CG-Heavy Fantasy (peak era: 2000s-10s)
Just as disaster movies were becoming obsolete during the chaotic early 21st century, a pair of CG-heavy fantasy movies came along to whisk audiences away to worlds quite unlike their own. The timing of Harry Potter and The Sorcerer’s Stone and The Lord of The Rings: The Fellowship of The Ring being released in late Fall and early Winter 2001 almost seems a little too coincidental, especially when both managed to live up to the hype of their passionate fanbases. A live-action Lord of The Rings movie had been either attempted or in talks for decades, but the ability to fully realize J.R.R. Tolkien’s world in a satisfying way really could have only happened at this particular moment. Though the Harry Potter books were a much more recent literary phenomenon at the time, their instant ubiquity with kids the world over had made a film adaptation just as urgent, while the world of Hogwarts contained within their pages was just as in need of CG effects to bring them to life.
With the success of these movies and their subsequent installments, other literary fantasy series were brought to the screen with relative success, such as The Chronicles of Narnia and Percy Jackson movies.

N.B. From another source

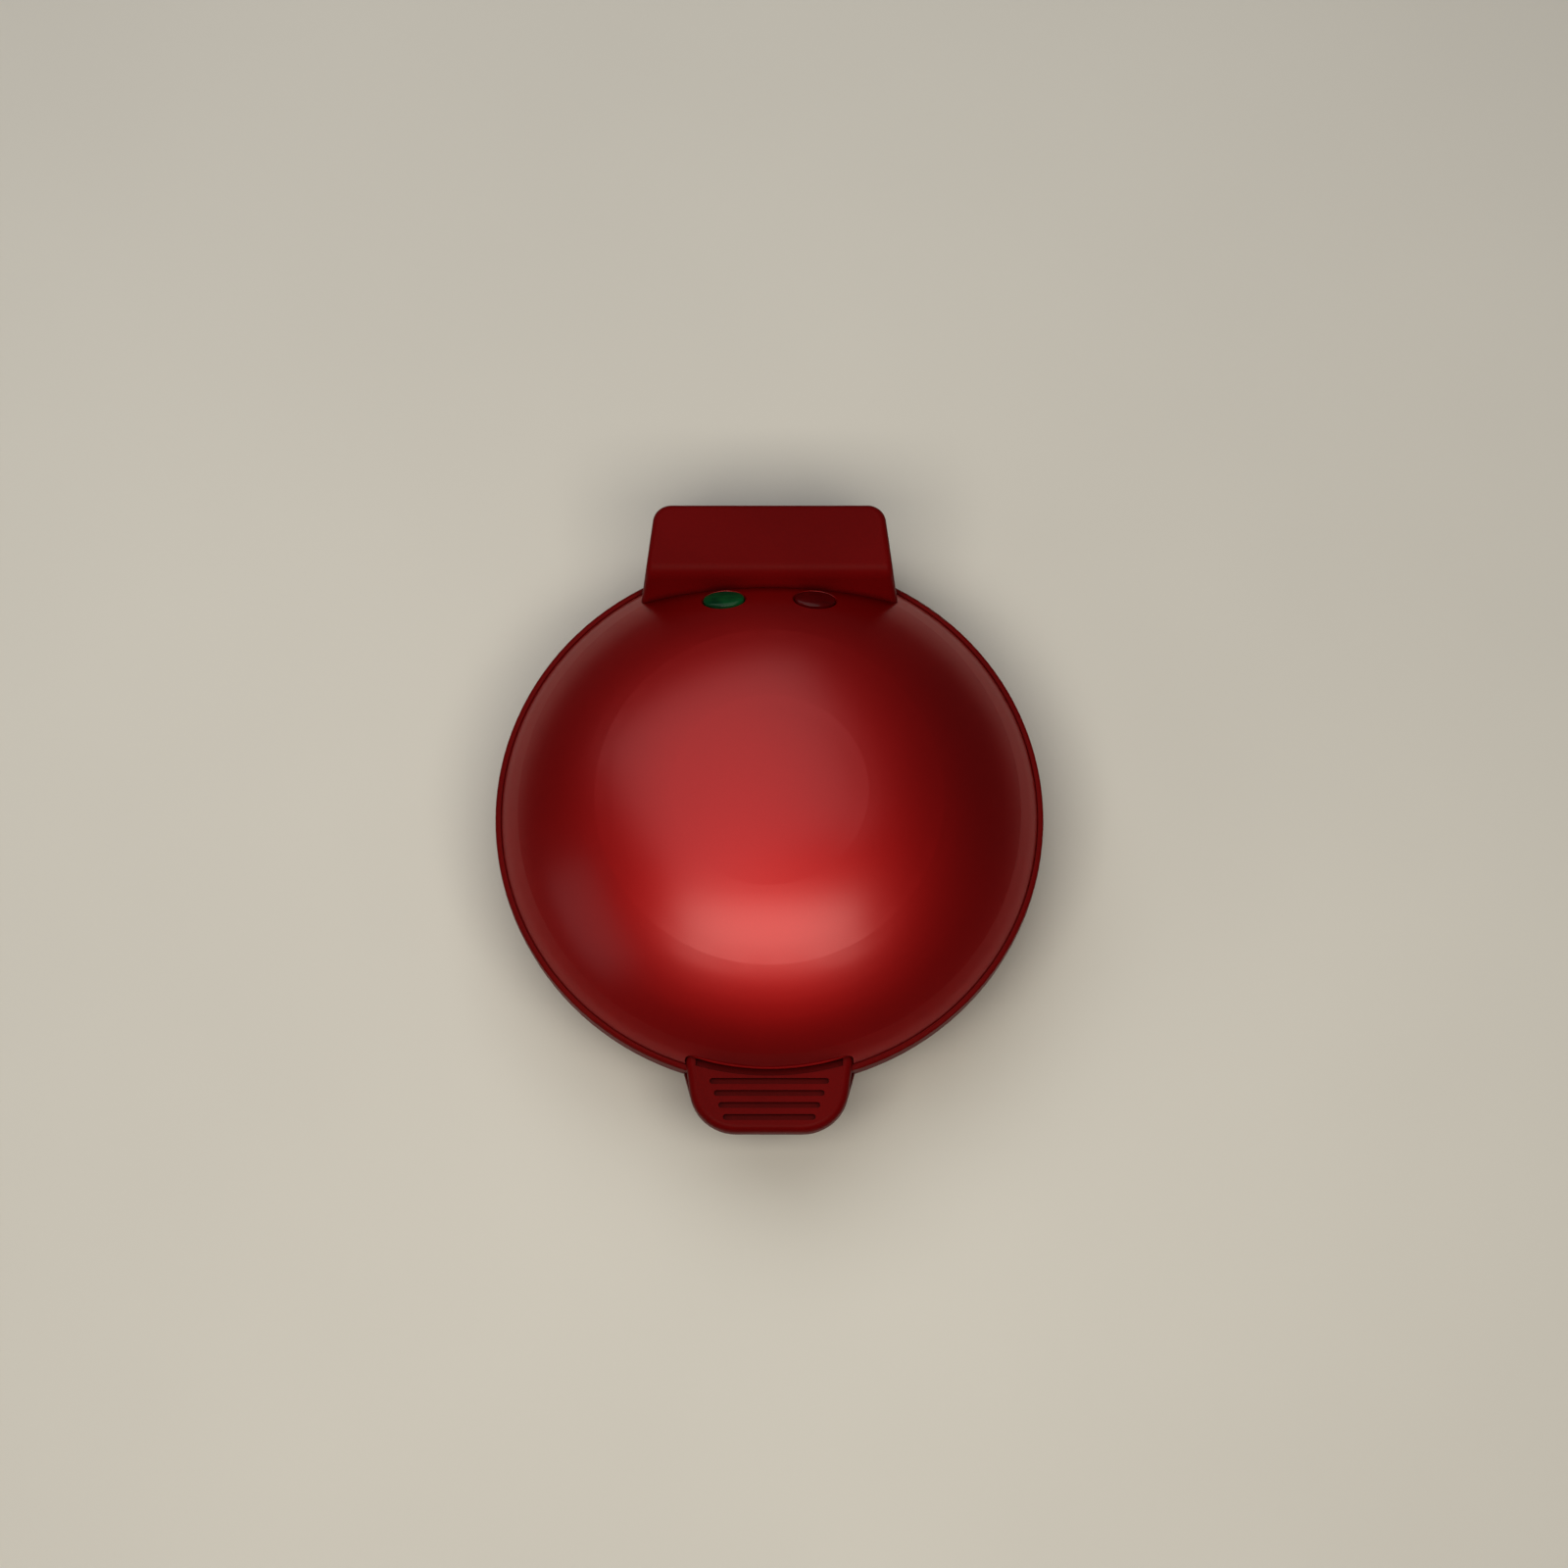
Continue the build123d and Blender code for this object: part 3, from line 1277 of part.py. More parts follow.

The Harry Potter movies in particular instigated a trend of adapting young adult books from other genres into blockbuster franchises (where the last book always seems to be split into two movies) such as the Twilight and Hunger Games series. Since the decline of this genre is a little more recent and offers less hindsight, the reasons for its decline are harder to pinpoint, though there are a few potential ones. First, much like Cleopatra before it, The Hobbit trilogy was overall a financial success, but its mostly apathetic reaction from critics and audiences made it perhaps not worth the toll it had taken on director Peter Jackson. Additionally, the success of HBO’s Game of Thrones made it so that viewers could just stay at home instead of going to a theater if they wanted to experience top-notch fantasy on a grand scale.
There’s also the fact that because these series rely on books to be adapted from, there’s only a finite amount of source material that can be turned into movies. This, of course, is not a problem for the superhero genre, which relies on the constant serialization of comic books and their limitless potential for sequels and spin-offs. Although superhero movies undoubtedly replaced the dominance of these epic fantasy movies by the late 2010s, only time will tell whether their reign will continue, or if some other new genre will come along to replace them and get people coming back to the movies all over again.